Plus, the loot.  Oh my goodness, the loot.  I got hooked on these invasions after the first time through them, seeing how my bags grew to bursting from 45 minutes of play.  Guild Wars 2 does loot right in a weird way.  I mean, a lot of what I’m getting, no, I’m not going to use.  But it’s fun to get it anyway, and occasionally you get the cool consumables or exotics or hugely valuable mats that make it worthwhile.  And you get LOTS of it.  I’m running around these invasions with my trusty flamethrower, vacuuming up loot, hoping for champions, and just really enjoying the madcap mayhem of it all.  Reminded me a lot of the maze from the Halloween event.

Fending off an invasion and downing Scarlet felt like a good accomplishment (and it’s nice that ArenaNet still rewards you with a consolation prize if you can’t go all the way), and I’m not complaining about all of the achievement points I’ve been getting.  But the best part is after an invasion is done, I zip over to Rata Sum and spend about ten minutes sorting through all of the goods I won and selling them through the trading post and a vendor.  I do keep the skill scrolls (I got about 30 of these from five or so hours of play this weekend), karma potions (um… more of these than I can count), black lion chests, and queen’s gauntlet tickets (I’m hoping that we’ll be able to sell those to a vendor after the event is done), but the rest goes on sale.

I made it a goal of the weekend to raise funds to buy enough gems to afford a magitech armor set that I thought would look awesome for my engineer.  Even with a spike in gem prices, it became really doable as I was pulling in 3-7 gold with each invasion.  Before I knew it, I surpassed my 800 gem goal to rake in 1224 gems, and the fancy new outfit is mine (see above right).

So a great weekend based on my satisfaction and accomplished goals.  I’m sure that these nonstop invasions will get old after a while, but I wouldn’t mind a couple more weeks with them to pad my bank account.

6 thoughts on “Guild Wars 2: Die Die Die, Die Die.

  1. But is is really ” everyone’s pulling together to accomplish something.” when the same thing would be accomplished with 1 or 100 people there, regardless?

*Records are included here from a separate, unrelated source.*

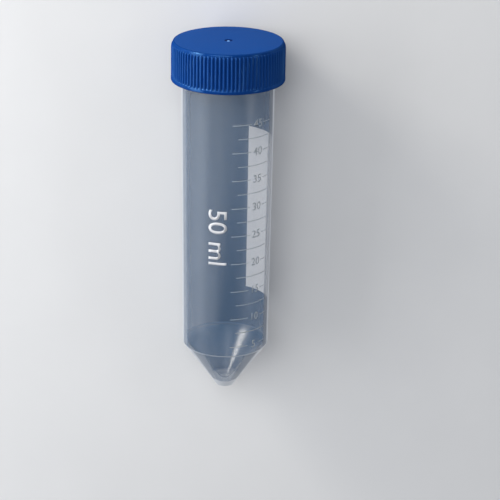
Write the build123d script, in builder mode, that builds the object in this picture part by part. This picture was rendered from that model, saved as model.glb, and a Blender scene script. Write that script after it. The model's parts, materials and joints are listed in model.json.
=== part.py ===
"""A 50 ml conical centrifuge tube with its screw cap, lying on its side as it comes to rest.

Each piece is drawn upright about the Z axis, with the outside of the tube's tip at Z = 0,
and is laid down at the end. Millimetres.
"""

import os
from math import atan2, cos, degrees, radians, sin, tan

from build123d import *

os.makedirs("parts", exist_ok=True)

# Tube: a one-piece polypropylene moulding
tube_height = 114.8  # tip to rim
barrel_radius = 14.45  # outside, at the band under the cap
barrel_draft = 0.48  # degrees, on the outside below the band
band_length = 12.0  # straight stretch under the cap, where a rack or clamp holds the tube
band_gap = 0.4  # from the band up to the cap
cone_height = 15.9  # tip to shoulder
shoulder_fillet = 0.9  # outside, where barrel and cone meet
wall = 1.1  # barrel and cone
tip_radius = 2.7  # flat end of the cone
tip_edge = 0.35  # bevel round that end
floor_thickness = 1.7  # solid plastic under the cavity
floor_radius = 1.5  # rounded bottom of the cavity
nub_radius = 0.55  # moulding nub beside the tip
neck_step = 0.3  # the neck is this much smaller in radius than the band
rim_edge = 0.35  # chamfers round the rim

# Cap: a one-piece screw cap with a ribbed skirt
cap_height = 12.45
top_thickness = 1.7
skirt_wall = 1.5
thread_space = 1.6  # between neck and skirt, for the two threads
rib_height = 0.5
rib_width = 0.9  # at the skirt; its sides meet in a crest
rib_bevel = 1.2  # height of the slope at a rib's upper end
rib_count = 90
rib_margin_top = 0.8  # rounded edge and plain band above the ribs
rim_band = 1.0  # plain band below them
rim_band_proud = 0.53  # the lower band stands this far out of the valleys, just past the ribs
top_fillet = 0.6
bottom_edge = 0.35  # bevel round the lower end of the skirt
plug_depth = 3.0  # seal ring that plugs the mouth
plug_wall = 0.9
plug_clearance = 0.05  # between seal ring and mouth, in radius
plug_taper = 0.35  # the ring's foot is this much smaller in radius
dimple_radius = 1.3  # round recess in the middle of the top
dimple_depth = 0.3
dimple_slope = 30  # degrees, of its side
gate_radius = 0.4  # gate mark that stands in the recess
gate_height = 0.22
gate_slope = 20  # degrees

# Heights and radii that follow from these
cap_top = tube_height + top_thickness
cap_bottom = cap_top - cap_height
band_top = cap_bottom - band_gap
band_bottom = band_top - band_length
shoulder_radius = barrel_radius - (band_bottom - cone_height) * tan(radians(barrel_draft))
neck_radius = barrel_radius - neck_step
cone_angle = atan2(shoulder_radius - tip_radius, cone_height)
bore_radius = barrel_radius - wall  # from the foot of the band up
bore_shoulder_radius = shoulder_radius - wall
bore_shoulder = cone_height + wall * (1 / cos(cone_angle) - 1) / tan(cone_angle)
bore_foot = floor_thickness + floor_radius * (1 - sin(cone_angle))
bore_foot_radius = floor_radius * cos(cone_angle)
skirt_inner = neck_radius + thread_space
valley_radius = skirt_inner + skirt_wall
band_radius = valley_radius + rim_band_proud
rib_tip = valley_radius + rib_height
rib_bottom = cap_bottom + rim_band
rib_top = cap_top - rib_margin_top

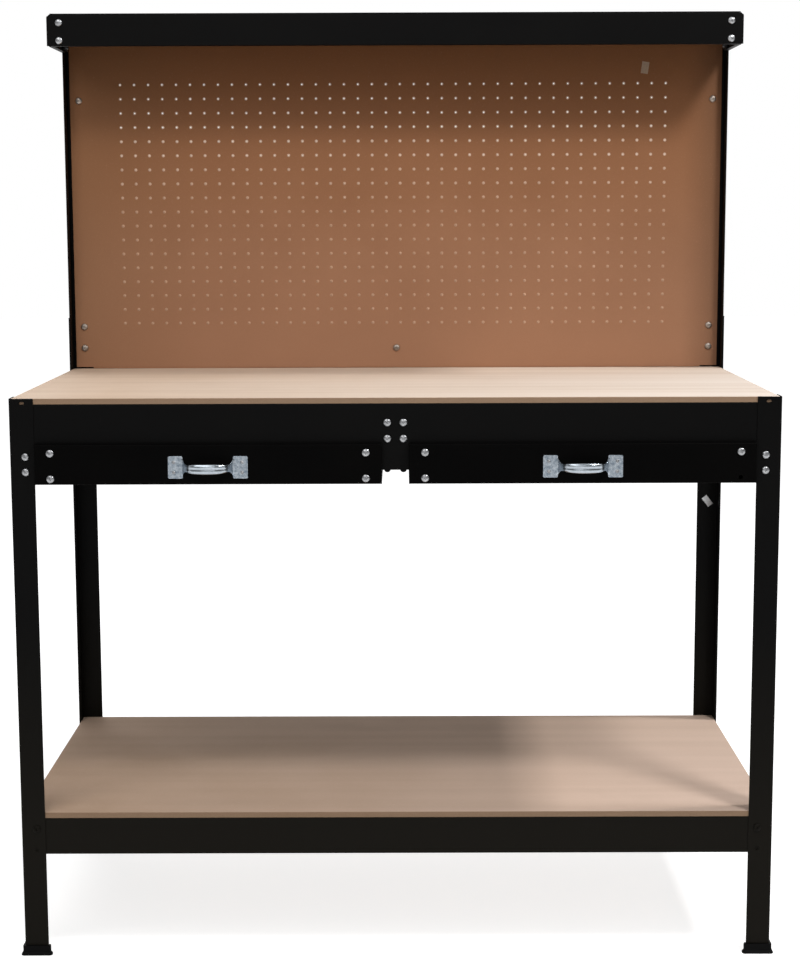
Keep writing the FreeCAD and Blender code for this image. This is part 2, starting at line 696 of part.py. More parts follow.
def pegboard():
    """The perforated board, made as one face with all of its holes."""
    front = PEG_BACK - PEG_THICKNESS
    half = PEG_WIDTH / 2.0
    corners = [(-half, PEG_BOTTOM), (half, PEG_BOTTOM), (half, PEG_TOP), (-half, PEG_TOP)]
    outline = Part.makePolygon([Vector(x, front, z) for x, z in corners + corners[:1]])
    centres = [(x, z, PEG_HOLE_R) for x, z in peg_hole_centres()]
    for seat, along, grip in peg_bolt_places():
        centres += [(seat[0], seat[2], BOLT_HOLE_R), (-seat[0], seat[2], BOLT_HOLE_R)]
    centres.append((0.0, WORKTOP_HEIGHT + CLIP_BOLT_RISE, BOLT_HOLE_R))
    wires = [outline]
    for x, z, radius in centres:
        wires.append(Part.Wire(Part.makeCircle(radius, Vector(x, front, z), Vector(0, 1, 0))))
    return Part.Face(wires, "Part::FaceMakerBullseye").extrude(Vector(0, PEG_THICKNESS, 0))


def pegboard_clip():
    """A joggled strip from the rear rail up to the bottom edge of the pegboard."""
    low = HANGER_BOLT_HEIGHTS[0] - HANGER_EDGE
    step = WORKTOP_HEIGHT + CLIP_STEP_RISE
    path = [(REAR_SKIN + LEG_STEEL, low), (REAR_SKIN + LEG_STEEL, step),
            (REAR_SKIN, step + CLIP_STEP_LENGTH), (REAR_SKIN, WORKTOP_HEIGHT + CLIP_TOP_RISE)]
    strip = folded(path[::-1], LEG_STEEL, "YZ", -CLIP_WIDTH / 2.0, CLIP_WIDTH / 2.0, CLIP_BEND)
    cutters = both_sides(holes_at(hanger_bolt_places())) + holes_at([clip_bolt_place()])
    return drilled(strip, cutters)


# The canopy

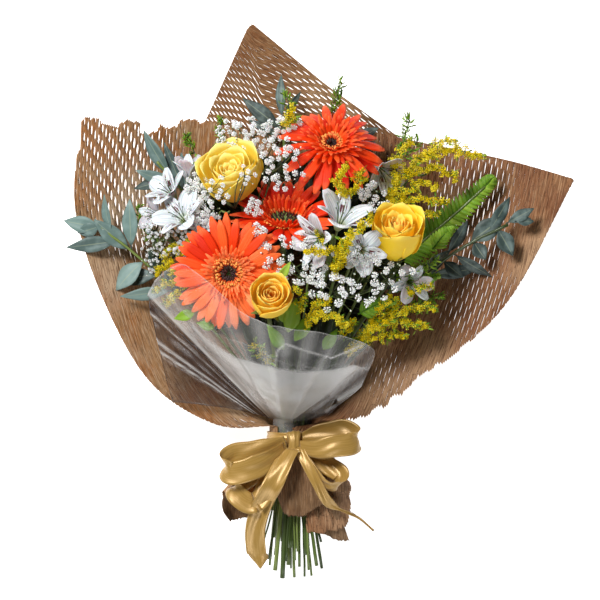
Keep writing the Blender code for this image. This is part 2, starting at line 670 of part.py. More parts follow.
def draw_stems(bundle):
    for name, (line, radii) in bundle.lines().items():
        if name in BABYS_BREATH:
            route, clumps = BABYS_BREATH[name]
            babys_breath(name, line, radii, route[-1], clumps)
        elif name in GOLDENRODS:
            goldenrod(name, line, radii, *GOLDENRODS[name])
        elif name in GREEN_TIPS:
            tip, tip_radii = plume(GREEN_TIPS[name][1:], 1.8, 5.0)
            united(name, [tube(name, line, radii), tube(name + "_tip", tip, tip_radii)], "fern_leaf")
        elif name in FERNS:
            fern(name, line, radii, FERNS[name][1])
        elif name in EUCALYPTUS:
            eucalyptus(name, line, radii, *EUCALYPTUS[name][1:])
        else:
            place(name, tube(name, line, radii), "green_stem")


def centre_on_table():
    """Hangs every piece on one empty and moves it, so that the origin is the footprint's middle."""
    bpy.context.view_layer.update()
    graph = bpy.context.evaluated_depsgraph_get()
    shown = [o for o in bpy.context.scene.objects if o.type == "MESH" and not o.hide_render]
    corners = [o.evaluated_get(graph).matrix_world @ Vector(c) for o in shown for c in o.evaluated_get(graph).bound_box]
    middle = [(min(c[k] for c in corners) + max(c[k] for c in corners)) / 2 for k in (0, 1)]
    root = bpy.data.objects.new("bouquet", None)
    bpy.context.scene.collection.objects.link(root)
    for obj in [o for o in bpy.data.objects if o.type == "MESH"]:
        obj.parent = root
    root.location = (-middle[0], -middle[1], 0)


def main():
    clear_scene()
    bundle = Bundle()
    blooms(bundle)
    sprays(bundle)
    draw_stems(bundle)
    wrap()
    binding()
    centre_on_table()


main()
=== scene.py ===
import math

import bpy
import numpy as np
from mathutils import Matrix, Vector, noise


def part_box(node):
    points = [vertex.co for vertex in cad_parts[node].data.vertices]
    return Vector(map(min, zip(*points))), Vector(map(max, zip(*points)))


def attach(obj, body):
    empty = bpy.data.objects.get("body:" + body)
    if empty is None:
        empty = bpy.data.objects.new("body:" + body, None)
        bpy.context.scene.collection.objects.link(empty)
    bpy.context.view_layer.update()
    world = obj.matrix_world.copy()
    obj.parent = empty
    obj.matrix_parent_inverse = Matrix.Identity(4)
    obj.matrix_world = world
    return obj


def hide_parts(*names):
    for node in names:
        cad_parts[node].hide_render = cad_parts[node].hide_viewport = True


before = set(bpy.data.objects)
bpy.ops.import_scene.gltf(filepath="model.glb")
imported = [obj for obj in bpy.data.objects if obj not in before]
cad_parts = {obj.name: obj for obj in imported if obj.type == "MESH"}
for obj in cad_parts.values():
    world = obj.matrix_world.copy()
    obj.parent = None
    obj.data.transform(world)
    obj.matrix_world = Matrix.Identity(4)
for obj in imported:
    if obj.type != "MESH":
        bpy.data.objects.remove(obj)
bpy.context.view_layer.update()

# %% [markdown]
# # A mixed bouquet in honeycomb kraft paper
#
# Three gerberas, three roses, white alstroemerias, baby's breath, goldenrod, fern and eucalyptus
# are bound at one point, wrapped in clear film and in three sheets of slit kraft paper, and tied
# with a gold satin ribbon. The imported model, loaded above, says where each stem and bloom is.
# Everything below replaces its plain solids by detailed pieces, one kind of flower at a time.
#
# All places are written in millimetres from the tie: x to the right, y towards the blooms and z up
# from the table. The tie is found once, from the band of ribbon round it.

# %% Where the tie is
MM = 0.001
band_low, band_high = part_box("ribbon_band")
TIE = np.array([(band_low.x + band_high.x) / 2, (band_low.y + band_high.y) / 2, 0.0])
TIE_HEIGHT = 26.0  # middle of the bundle above the table
MIDDLE = (7.0, 129.0)  # middle of the picture, from the tie
print("tie at", TIE.round(4), "nodes", len(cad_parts))

# %% [markdown]
# ## Camera, table and light
#
# The bouquet lies on its back, so the camera looks straight down on it from 2.2 m. The table is a
# plain white plane. Light is what a photographer's white tent gives: an even white surround, one
# large panel from the upper left for soft modelling, and a low panel beyond the stems, whose
# reflection makes the film look milky.


# %% Set up the camera, the table and the light
def soft_panel(name, place, target, size, power):
    """A square light panel at a place in metres, turned to face its target."""
    light = bpy.data.lights.new(name, "AREA")
    light.size = size
    light.energy = power
    panel = bpy.data.objects.new(name, light)
    bpy.context.scene.collection.objects.link(panel)
    panel.location = place
    panel.rotation_euler = (Vector(target) - Vector(place)).to_track_quat("-Z", "Y").to_euler()


CAMERA_HEIGHT = 2.2
camera = bpy.data.cameras.new("camera")
camera.lens = 137.0
eye = bpy.data.objects.new("camera", camera)
eye.location = (TIE[0] + MIDDLE[0] * MM, TIE[1] + MIDDLE[1] * MM, CAMERA_HEIGHT)
bpy.context.scene.collection.objects.link(eye)
bpy.context.scene.camera = eye
bpy.context.scene.view_settings.view_transform = "Standard"

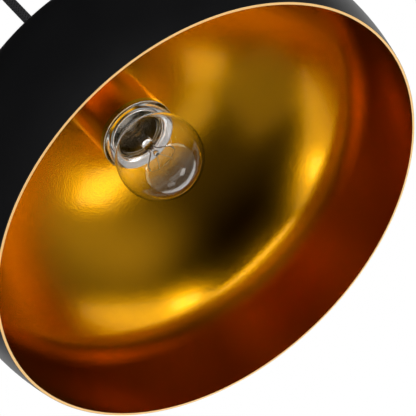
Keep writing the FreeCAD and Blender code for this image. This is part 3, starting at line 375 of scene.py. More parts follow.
def smooth_line(points, across, count):
    """Evenly spread points on the smooth quadratic spline of these control points, its unit direction,
    and two unit normals to it: direction x across, and that x direction."""
    curve = bpy.data.curves.new("line", "CURVE")
    curve.dimensions = "3D"
    spline = curve.splines.new("NURBS")
    spline.points.add(len(points) - 1)
    weighted = np.column_stack([np.asarray(points, float), np.ones(len(points))])
    spline.points.foreach_set("co", weighted.ravel())
    spline.order_u = 3
    spline.use_endpoint_u = True
    spline.resolution_u = 16
    holder = bpy.data.objects.new("line", curve)
    mesh = bpy.data.meshes.new_from_object(holder)
    line = vectors_of(mesh.vertices, "co").astype(float)
    bpy.data.meshes.remove(mesh)
    bpy.data.objects.remove(holder)
    bpy.data.curves.remove(curve)
    steps = np.linalg.norm(np.diff(line, axis=0), axis=1)
    keep = np.concatenate([[True], steps > 1e-6])
    line = line[keep]
    run = np.concatenate([[0], np.cumsum(np.linalg.norm(np.diff(line, axis=0), axis=1))])
    even = np.linspace(0, run[-1], count)
    line = np.stack([np.interp(even, run, line[:, axis]) for axis in range(3)], 1)
    ahead = unit(np.gradient(line, axis=0))
    aside = unit(np.cross(ahead, across))
    return line, ahead, aside, np.cross(aside, ahead)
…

And without communication?

    That’s my big beef with GW2 “group” content.

    To this day, I say the best way for Anet to introduce raid-type content that DOES require coordination is to instance an entire zone, or large part of one, with highly tuned versions of champions and world bosses available for guilds to take down.

    Leave the open world stuff in place, and this would give the best of both worlds.

  2. I just started a GW2 character again after stopping soon after release, and I am thoroughly confused. My starting zone… empty. Is everyone in Lion’s Arch? is there a level requirement for all of this?

  3. You’ve been very lucky if all your big chaotic groups were also either “happy” or “pulling to together to accomplish something”. I’ve done around 20 of these now and I’d say that describes about half of them. The rest were irritable, bad-tempered, whiny or (twice) almost completely silent.

    As for people rezzing others, I’ve seen some of that but also plenty of yelling in map for “lazy” players to release and run back.

    I’m enjoying it too, but it’s having a generally detrimental effect on the community, at least on Yak’s Bend. Overflow servers have better spirit most of the time.

  4. @Ocho, try Queensdale zone. Everyone that is level 80 is problably farming the invasions, but players that go to Divinity’s Reach for the living world event too are going to Queensdale. That zone is active in TC server, so I think too will be active at other servers.

    @Kirk yes, it is 3-7 gold per invasion. Bring big bags and when full sell the green and blue loot.

  5. “everyone’s pulling together to accomplish something.”

    More like everyone’s zerging together in order to spawn as many champs as possible to farm. It all started out like how you describe, but once people discovered how many champions you could get from the aether events, people are zerging for loot.

    Also, rezzing has become a big problem. Firstly, it can be downright dangerous to rez someone depending on where they went down (like in the middle of one of the aether’s lightning fields). Secondly, people are so desperate to tag champions and do enough damage to them that they ignore downed people. I will agree that if you’re dead you should WP and not wait for people to endanger themselves whilst reviving you.

    It’s interesting that this has peaked your interest in GW2 again and that you feel loot is being done right. I play GW2 a lot so obviously it’s going to be easier for me to burn out. Also, I like loot and the money since the pavillion patch has been incredibly good. I agree that champions must reward properly. But I still don’t feel loot is right. The champion farms (whether they be in Orr, Frostgorge, Queensdale or these new invasions) are destroying the community imo. I place that blame on ANet given the only way to get the most special item is buy amassing money.. which isn’t easy to get unless you’re a TP player.

    So these last two zergy living story installations.. yeah.. they’ve made me force myself to take a break from the game as a whole. It would be too tempting to join invasions and then get caught up in the money again. And that will completely burn me out.

    @Kirk Preston, yeah I was definitely making around 5-7g per invasion. The trick is the bags you get from champions. Basically if you stick with a large enough group of people, you can force the Aether events to spawn 2-3 champions at a time. Then when the champion captain event happens, you’ll find people holding out on killing him since that event will spawn 2-3 champions at a time as well. Then hone in on the champion molten shamans. It’s a fine balance to farm all that and succeed with the invasion. But I generally walked away with at least 30 guilded coffers, a few of some other guilded sort and 5ish of the bags from the shaman.. plus the end reward. Also the blues/greens that drop add up. If you have level 30-50 blues have time, either salvage those or TP them as often the mats you can get from them are worth more than the blue itself.